In other television work, Gunning was also seen in The Scandalous Lady W on BBC Two and played Shirley Allerdyce in Sky Atlantic’s series Fortitude. She played the character of WPC Kath Morgan in Prime Suspect 1973, DC Sophie Carson in In the Dark and Umm Walid in the Channel 4 drama The State. In 2019 Jessica performed alongside Cate Blanchett at the National Theatre in When We Have Sufficiently Tortured Each Other, written by Martin Crimp and directed by Katie Mitchell.

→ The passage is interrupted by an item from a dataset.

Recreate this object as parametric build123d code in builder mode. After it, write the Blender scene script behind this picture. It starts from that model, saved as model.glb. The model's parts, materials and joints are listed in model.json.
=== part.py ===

Jessica plays the character of Jan in the Channel 4 comedy Back and can be seen as Diane Pemberley in BBC One’s The Outlaws, created by Stephen Merchant.

Filmography

Television

Film

References

External links
 

Living people
British actresses
Alumni of Rose Bruford College
Year of birth missing (living people)
Actresses from Yorkshire
People from Kirklees (district)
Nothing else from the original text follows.